相続放棄をするのが兄弟姉妹であるときには、故人と故人の両親の戸籍を出生までさかのぼって取得します。

ここまでくると段々複雑になるので、戸籍の取得は専門家に代行依頼するのがお勧めです。

戸籍の取得・代行

5-3 遺産調査

故人の遺産を綿密に精査して相続を承認するか放棄するか検討したい場合は、預貯金の全店照会や、負債の有無を調査するため信用情報機関に照会を求めることとなります。

遺産調査

その結果、多額の負債が判明した場合は、相続放棄をし、多額の負債が判明しなかった場合は相続を承認し相続手続を進めることとなります。

もっとも、相続放棄の動機(理由)に決まりはないので、遺産を引き継ぐつもりがない、相続に関わりなくないという場合は、遺産調査をせずに相続放棄をすることも可能です。

5-4 相続放棄申述書の提出

戸籍が揃ったら、故人の住所地を管轄する家庭裁判所に相続放棄申述書を提出します。

3か月を経過している場合は、申述書とともに、理由を記載した上申書も提出します。

相続放棄申述書(裁判所様式)
管轄家庭裁判所

5-5 家庭裁判所からの照会に対する回答

相続放棄申述書提出から数週間で家庭裁判所から照会書が届きます。

照会書は相続人本人の意思により相続放棄をすることを確認する書類です。

必要事項を記載して申述書に押印した印鑑と同じ印鑑を押印して返送します。

5-6 相続放棄申述受理通知書の発行

照会書を返送して、相続放棄が認められれば、家庭裁判所から相続放棄申述受理通知書が発行されます。

相続放棄申述受理通知書は、相続放棄をしなかった相続人が、遺産を相続するに際しての証明書となりますので、コピーをとったうえで原本を渡してあげると親切でしょう。

 

 6 相続放棄後の手続 

 

6-1 子の一部が相続放棄した場合

残りの子(配偶者が相続放棄をしていなければ配偶者も)が相続人として戸籍一式(→戸籍の取得)と相続放棄申述受理通知書により相続手続を進めます。

残りの子・配偶者が複数いれば、遺産分割協議をしたうえで遺産の名義変更をします。

遺産分割協議書 →実家の相続 →預貯金の相続

6-2 子全員が相続放棄し親が相続人となる場合

親(配偶者が相続放棄をしていなければ配偶者も)が相続人として戸籍一式(→戸籍の取得)と子全員の相続放棄申述受理通知書により相続手続を進めます。

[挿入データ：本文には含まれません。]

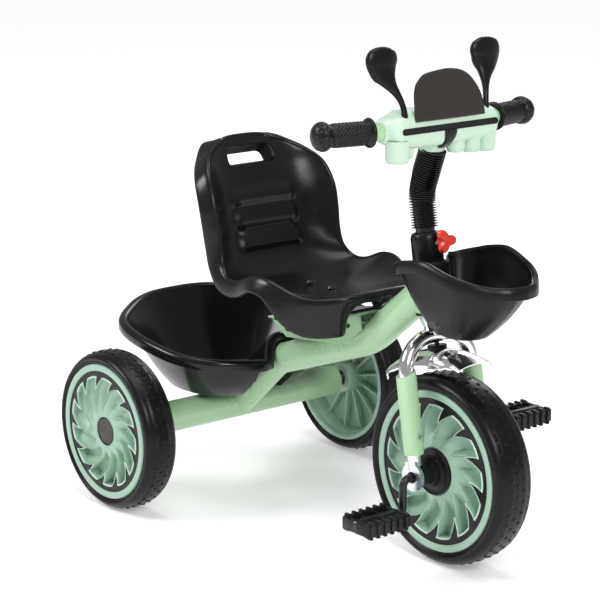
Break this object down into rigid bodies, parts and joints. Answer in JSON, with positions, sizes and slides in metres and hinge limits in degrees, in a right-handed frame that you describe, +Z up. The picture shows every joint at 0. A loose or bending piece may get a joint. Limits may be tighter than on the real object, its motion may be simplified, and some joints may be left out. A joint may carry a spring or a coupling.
{
  "type": "child tricycle",
  "caption": "Child's tricycle with a bucket seat, front and rear baskets, toy dashboard with mirrors, chrome fork and pedals on the front wheel.",
  "frame": {"origin": "ground plane, at the middle of the footprint", "axes": "+X forward, +Y to the rider's left, +Z up"},
  "size_m": [0.723, 0.474, 0.658],
  "materials": {
    "mint_paint": "glossy powder coat",
    "mint_cover": "glossy moulded plastic",
    "black_plastic": "satin moulded plastic",
    "glossy_black": "polished moulded plastic",
    "zinc": "zinc plated",
    "black_steel": "satin black paint",
    "chrome": "polished plating",
    "red_plastic": "moulded plastic",
    "grip_rubber": "soft textured grip",
    "pale_mint": "moulded plastic",
    "smoke_plastic": "dark brown tinted plastic",
    "mirror_face": "polished",
    "wheel_mint": "moulded plastic",
    "tyre": "foam rubber with stud dots"
  },
  "bodies": {
    "frame": {"frame_beam": "mint_paint", "head_tube": "mint_paint", "rear_axle_tube": "mint_paint", "seat_bracket": "mint_paint", "head_bearing_cups": "black_plastic", "rear_axle": "zinc", "axle_tube_bushes": "black_plastic", "rear_axle_nuts": "zinc", "rear_basket": "glossy_black", "rear_basket_screws": "zinc", "front_basket": "black_plastic", "front_basket_screws": "zinc"},
    "seat": {"seat_shell": "black_plastic", "seat_plate": "mint_paint", "seat_screws": "chrome"},
    "seat_lock": {"seat_lock_knob": "black_plastic"},
    "fork": {"fork_tube": "chrome", "steerer_tube": "chrome", "crown_race": "chrome", "fork_cover_left": "mint_cover", "fork_cover_right": "mint_cover", "fork_cover_screws": "zinc", "fork_dropouts": "zinc", "fork_bushes": "black_plastic", "fender": "chrome", "fender_bolt": "black_steel", "clamp_sleeve": "black_plastic"},
    "clamp": {"clamp_knob": "red_plastic", "clamp_screw": "zinc"},
    "handlebar": {"handlebar_post": "black_steel", "post_hose": "black_plastic", "handlebar_tube": "mint_paint", "grip_left": "grip_rubber", "grip_right": "grip_rubber", "console_front": "pale_mint", "console_rear": "pale_mint", "console_strip": "black_plastic", "strap_clip": "black_plastic", "visor": "smoke_plastic"},
    "left_mirror": {"mirror_left": "black_plastic", "mirror_glass_left": "mirror_face"},
    "right_mirror": {"mirror_right": "black_plastic", "mirror_glass_right": "mirror_face"},
    "front_wheel": {"front_rim": "wheel_mint", "front_tyre": "tyre", "front_trims": "black_plastic", "front_hub_caps": "black_plastic", "crank": "black_steel", "pedal_nuts": "zinc"},
    "left_pedal": {"pedal_left": "black_plastic"},
    "right_pedal": {"pedal_right": "black_plastic"},
    "left_rear_wheel": {"rear_rim_left": "wheel_mint", "rear_tyre_left": "tyre", "rear_trim_left": "black_plastic", "rear_cap_left": "smoke_plastic"},
    "right_rear_wheel": {"rear_rim_right": "wheel_mint", "rear_tyre_right": "tyre", "rear_trim_right": "black_plastic", "rear_cap_right": "smoke_plastic"}
  },
  "joints": [
    {"name": "steering", "type": "hinge", "parent": "frame", "child": "fork", "pos_m": [0.23651, 0, 0.125], "axis": [-0.1736, 0, 0.9848], "range_deg": [-35, 35]},
    {"name": "handlebar_height", "type": "slide", "parent": "fork", "child": "handlebar", "axis": [-0.1736, 0, 0.9848], "range_m": [-0.004, 0.04]},
    {"name": "clamp_knob_turn", "type": "hinge", "parent": "fork", "child": "clamp", "pos_m": [0.2133, 0, 0.41437], "axis": [0.9848, 0, 0.1736], "range_deg": [0, 360]},
    {"name": "mirror_left_turn", "type": "hinge", "parent": "handlebar", "child": "left_mirror", "pos_m": [0.21704, 0.068, 0.58196], "axis": [0, 0, 1], "range_deg": [-40, 40]},
    {"name": "mirror_right_turn", "type": "hinge", "parent": "handlebar", "child": "right_mirror", "pos_m": [0.21704, -0.068, 0.58196], "axis": [0, 0, 1], "range_deg": [-40, 40]},
    {"name": "front_wheel_spin", "type": "hinge", "parent": "fork", "child": "front_wheel", "pos_m": [0.23651, 0, 0.125], "axis": [0, 1, 0], "continuous": true},
    {"name": "pedal_left_spin", "type": "hinge", "parent": "front_wheel", "child": "left_pedal", "pos_m": [0.23651, 0.124, 0.17], "axis": [0, 1, 0], "continuous": true},
    {"name": "pedal_right_spin", "type": "hinge", "parent": "front_wheel", "child": "right_pedal", "pos_m": [0.23651, -0.124, 0.08], "axis": [0, 1, 0], "continuous": true},
    {"name": "rear_wheel_left_spin", "type": "hinge", "parent": "frame", "child": "left_rear_wheel", "pos_m": [-0.20349, 0.212, 0.111], "axis": [0, 1, 0], "continuous": true},
    {"name": "rear_wheel_right_spin", "type": "hinge", "parent": "frame", "child": "right_rear_wheel", "pos_m": [-0.20349, -0.212, 0.111], "axis": [0, 1, 0], "continuous": true},
    {"name": "seat_slide", "type": "slide", "parent": "frame", "child": "seat", "axis": [0.9781, 0, 0.2079], "range_m": [-0.015, 0.02]},
    {"name": "seat_lock_turn", "type": "hinge", "parent": "frame", "child": "seat_lock", "pos_m": [-0.04293, -0.03, 0.26065], "axis": [0, 1, 0], "range_deg": [0, 360]}
  ]
}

両親が共に健在であれば、二人で遺産分割協議をしたうえで遺産の名義変更をします。

遺産分割協議書 →実家の相続 →預貯金の相続

6-3 子全員が相続放棄し親も死亡または相続放棄した場合

兄弟姉妹(配偶者が相続放棄をしていなければ配偶者も)が相続人として戸籍一式(→戸籍の取得)と相続放棄申述受理通知書により相続手続を進めます。

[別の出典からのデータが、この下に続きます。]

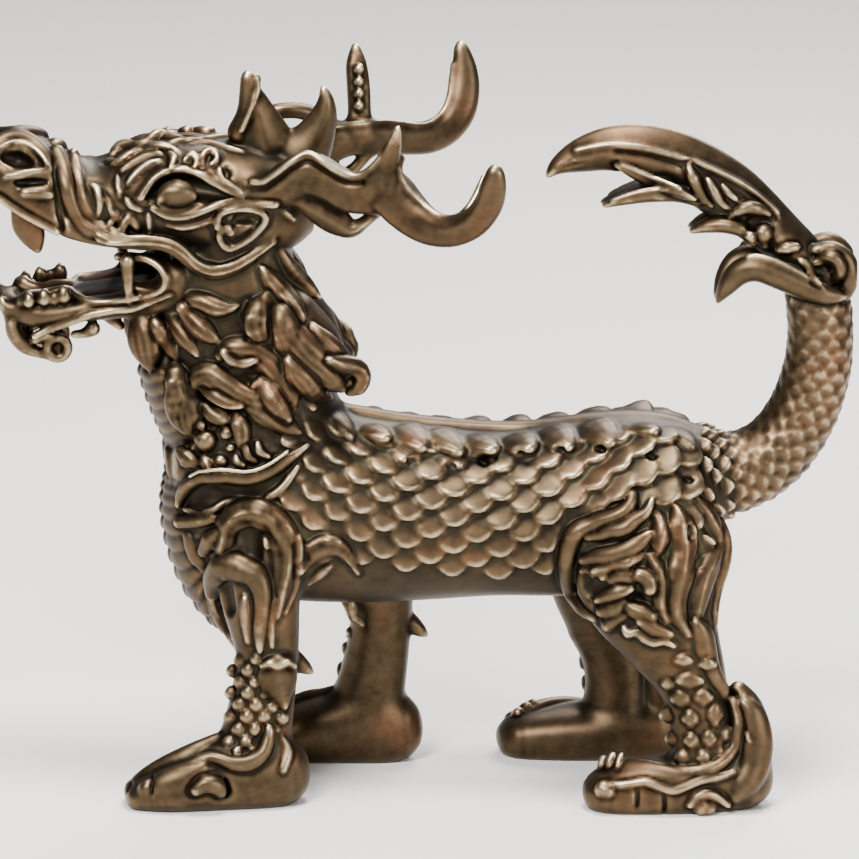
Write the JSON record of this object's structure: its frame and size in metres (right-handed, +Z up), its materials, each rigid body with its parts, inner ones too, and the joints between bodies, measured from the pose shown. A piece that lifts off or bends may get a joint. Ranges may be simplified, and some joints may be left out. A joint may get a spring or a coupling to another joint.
{
  "type": "tea pet figurine",
  "caption": "Cast brass dragon tea pet that stands on its paws, with open jaws, antlers, a curling mane, a scaled body and an upcurled tail ending in a long leaf.",
  "frame": {"origin": "on the ground plane, under the middle of the bounding box", "axes": "+Z up, the head faces -X and the tail +X, and +Y points to the side turned away in the picture"},
  "size_m": [0.1018, 0.0388, 0.0852],
  "materials": {
    "cast_brass": "dark brown patina in the hollows, rubbed bright on the high points"
  },
  "bodies": {
    "root": {"dragon": "cast_brass"}
  },
  "joints": []
}
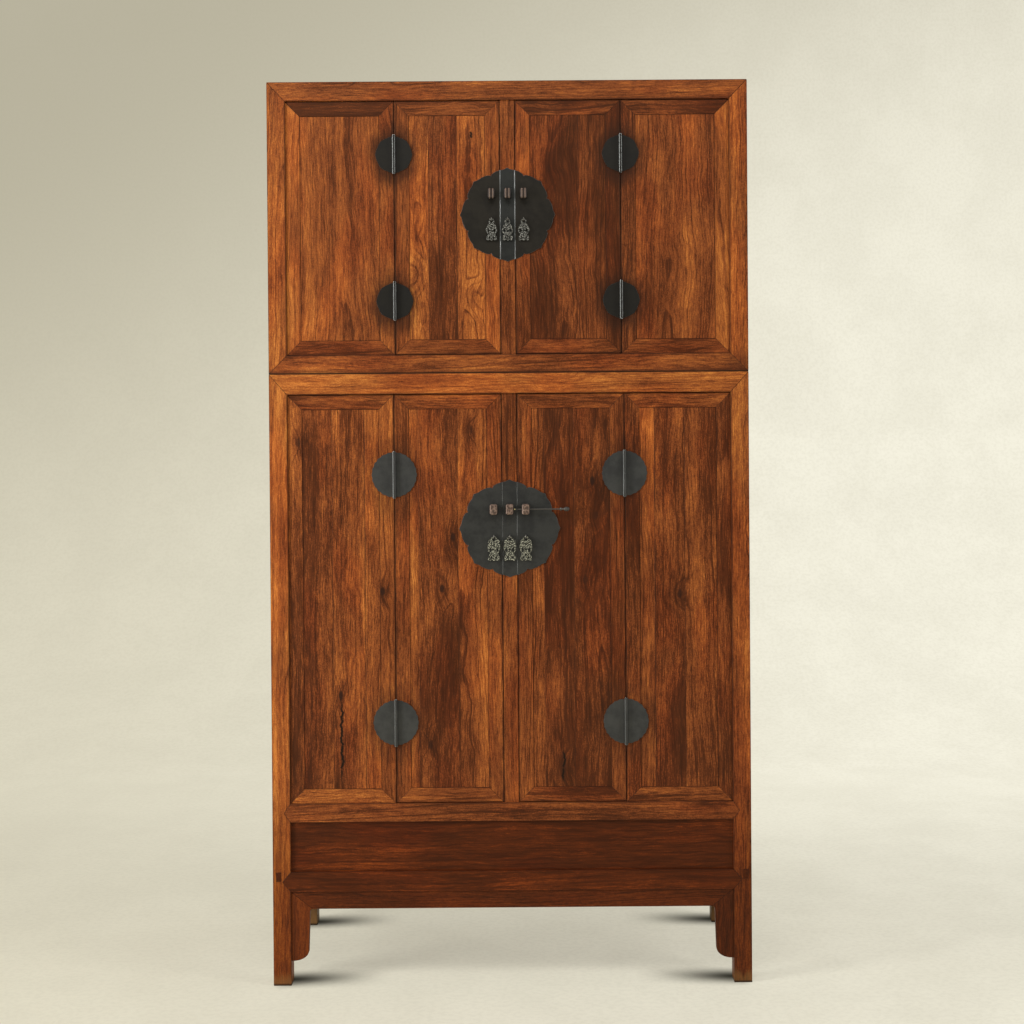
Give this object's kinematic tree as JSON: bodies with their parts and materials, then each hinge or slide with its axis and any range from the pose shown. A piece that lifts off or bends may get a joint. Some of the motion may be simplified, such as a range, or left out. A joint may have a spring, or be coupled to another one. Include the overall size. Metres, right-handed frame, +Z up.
{
  "type": "compound wardrobe",
  "caption": "Tall hardwood wardrobe: a top chest on a cabinet, each with hinged doors, fixed leaves and a lift-out centre stile under round iron lock plates with pulls.",
  "frame": {"origin": "centre of the bounding box at the floor", "axes": "+Z up, front faces -Y, +X to the viewer's right seen from the front"},
  "size_m": [1.39, 0.641, 2.62],
  "materials": {
    "frame_wood": "satin",
    "leaf_wood": "satin",
    "panel_wood": "satin",
    "case_panel_wood": "satin",
    "inner_wood": "matte",
    "upper_iron": "satin",
    "lower_iron": "satin",
    "hinge_barrel": "polished",
    "worn_iron": "worn",
    "pull_metal": "worn",
    "rod_iron": "worn"
  },
  "bodies": {
    "lower_cabinet": {"lower_posts": "frame_wood", "lower_top_rails": "frame_wood", "lower_top_panel": "case_panel_wood", "lower_sill_rails": "frame_wood", "lower_base_rails": "frame_wood", "lower_side_panels": "case_panel_wood", "lower_back_panels": "case_panel_wood", "lower_side_leaves": "leaf_wood", "lower_shelf": "inner_wood", "compartment_floor": "inner_wood", "compartment_front_panel": "frame_wood", "front_apron": "frame_wood", "side_aprons": "frame_wood", "lower_fixed_hinge_leaves": "lower_iron", "lower_hinge_pins": "hinge_barrel"},
    "left_lid": {"compartment_lid_left": "inner_wood"},
    "right_lid": {"compartment_lid_right": "inner_wood"},
    "lower_left_door": {"lower_left_door_frame": "leaf_wood", "lower_left_door_panel": "panel_wood", "lower_left_door_hinges": "lower_iron", "lower_left_lock_plate": "lower_iron", "lower_left_staples": "worn_iron"},
    "lower_right_door": {"lower_right_door_frame": "leaf_wood", "lower_right_door_panel": "panel_wood", "lower_right_door_hinges": "lower_iron", "lower_right_lock_plate": "lower_iron", "lower_right_staples": "worn_iron"},
    "lower_centre": {"lower_centre_stile": "leaf_wood", "lower_centre_lock_plate": "lower_iron", "lower_centre_staples": "worn_iron"},
    "lower_left_pull_swing": {"lower_left_pull": "pull_metal"},
    "lower_centre_pull_swing": {"lower_centre_pull": "pull_metal"},
    "lower_right_pull_swing": {"lower_right_pull": "pull_metal"},
    "upper_chest": {"upper_posts": "frame_wood", "upper_top_rails": "frame_wood", "upper_top_panel": "case_panel_wood", "upper_bottom_rails": "frame_wood", "upper_floor": "inner_wood", "upper_side_panels": "case_panel_wood", "upper_back_panels": "case_panel_wood", "upper_side_leaves": "leaf_wood", "upper_fixed_hinge_leaves": "upper_iron", "upper_hinge_pins": "hinge_barrel"},
    "upper_left_door": {"upper_left_door_frame": "leaf_wood", "upper_left_door_panel": "panel_wood", "upper_left_door_hinges": "upper_iron", "upper_left_lock_plate": "upper_iron", "upper_left_staples": "worn_iron"},
    "upper_right_door": {"upper_right_door_frame": "leaf_wood", "upper_right_door_panel": "panel_wood", "upper_right_door_hinges": "upper_iron", "upper_right_lock_plate": "upper_iron", "upper_right_staples": "worn_iron"},
    "upper_centre": {"upper_centre_stile": "leaf_wood", "upper_centre_lock_plate": "upper_iron", "upper_centre_staples": "worn_iron"},
    "upper_left_pull_swing": {"upper_left_pull": "pull_metal"},
    "upper_centre_pull_swing": {"upper_centre_pull": "pull_metal"},
    "upper_right_pull_swing": {"upper_right_pull": "pull_metal"},
    "rod": {"lock_rod": "rod_iron"}
  },
  "joints": [
    {"name": "chest_lift", "type": "slide", "parent": "lower_cabinet", "child": "upper_chest", "axis": [0, 0, 1], "range_m": [0, 0.15]},
    {"name": "left_lid_lift", "type": "slide", "parent": "lower_cabinet", "child": "left_lid", "axis": [0, 0, 1], "range_m": [0, 0.25]},
    {"name": "right_lid_lift", "type": "slide", "parent": "lower_cabinet", "child": "right_lid", "axis": [0, 0, 1], "range_m": [0, 0.25]},
    {"name": "lower_left_door_hinge", "type": "hinge", "parent": "lower_cabinet", "child": "lower_left_door", "pos_m": [-0.334, -0.3003, 0], "axis": [0, 0, -1], "range_deg": [0, 160]},
    {"name": "lower_right_door_hinge", "type": "hinge", "parent": "lower_cabinet", "child": "lower_right_door", "pos_m": [0.334, -0.3003, 0], "axis": [0, 0, 1], "range_deg": [0, 160]},
    {"name": "lower_stile_lift", "type": "slide", "parent": "lower_cabinet", "child": "lower_centre", "axis": [0, 0, 1], "range_m": [0, 0.012]},
    {"name": "lower_left_pull_hinge", "type": "hinge", "parent": "lower_left_door", "child": "lower_left_pull_swing", "pos_m": [-0.0465, -0.3015, 1.3], "axis": [-1, 0, 0], "range_deg": [0, 70]},
    {"name": "lower_centre_pull_hinge", "type": "hinge", "parent": "lower_centre", "child": "lower_centre_pull_swing", "pos_m": [0, -0.3015, 1.3], "axis": [-1, 0, 0], "range_deg": [0, 70]},
    {"name": "lower_right_pull_hinge", "type": "hinge", "parent": "lower_right_door", "child": "lower_right_pull_swing", "pos_m": [0.0465, -0.3015, 1.3], "axis": [-1, 0, 0], "range_deg": [0, 70]},
    {"name": "upper_left_door_hinge", "type": "hinge", "parent": "upper_chest", "child": "upper_left_door", "pos_m": [-0.328, -0.3003, 0], "axis": [0, 0, -1], "range_deg": [0, 160]},
    {"name": "upper_right_door_hinge", "type": "hinge", "parent": "upper_chest", "child": "upper_right_door", "pos_m": [0.328, -0.3003, 0], "axis": [0, 0, 1], "range_deg": [0, 160]},
    {"name": "upper_stile_lift", "type": "slide", "parent": "upper_chest", "child": "upper_centre", "axis": [0, 0, 1], "range_m": [0, 0.012]},
    {"name": "upper_left_pull_hinge", "type": "hinge", "parent": "upper_left_door", "child": "upper_left_pull_swing", "pos_m": [-0.0465, -0.3015, 2.22], "axis": [-1, 0, 0], "range_deg": [0, 70]},
    {"name": "upper_centre_pull_hinge", "type": "hinge", "parent": "upper_centre", "child": "upper_centre_pull_swing", "pos_m": [0, -0.3015, 2.22], "axis": [-1, 0, 0], "range_deg": [0, 70]},
    {"name": "upper_right_pull_hinge", "type": "hinge", "parent": "upper_right_door", "child": "upper_right_pull_swing", "pos_m": [0.0465, -0.3015, 2.22], "axis": [-1, 0, 0], "range_deg": [0, 70]},
    {"name": "rod_slide", "type": "slide", "parent": "lower_right_door", "child": "rod", "axis": [-1, 0, 0], "range_m": [0, 0.083]}
  ]
}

相続放棄をしなかった兄弟姉妹が複数いれば、遺産分割協議をしたうえで遺産の名義変更をします。

遺産分割協議書 →実家の相続 →預貯金の相続

6-4 兄弟姉妹全員が相続放棄した場合

兄弟姉妹全員(代襲相続人がいる場合は代襲相続人である甥姪も全員)が相続放棄をすると相続人不存在となり、相続財産管理人が故人の遺産を管理し、最終的に換金して負債や費用の返済に充当します。

 

 7 まとめ 

 

○相続相談は1ヶ月以内に受けることがお勧め。
○相続放棄は遺産をまるごと放棄する手続きであることを理解する。
○どんな理由でも相続放棄したければ放棄できる。
○3か月の期間は厳密に守る。
○3か月を経過してしまった場合でも諦めずに専門家に相談して相続放棄の申述書を提出する。
○戸籍の取得は必ず必要だが遺産調査は相続放棄の必須事項ではない。はじめから相続に関わりなくなければ遺産調査せずに相続放棄をしてよい。
○故人が多額の借金を抱えていた場合は、故人の配偶者・子・両親・兄弟姉妹が連絡を取り合って相続放棄をすることが大切。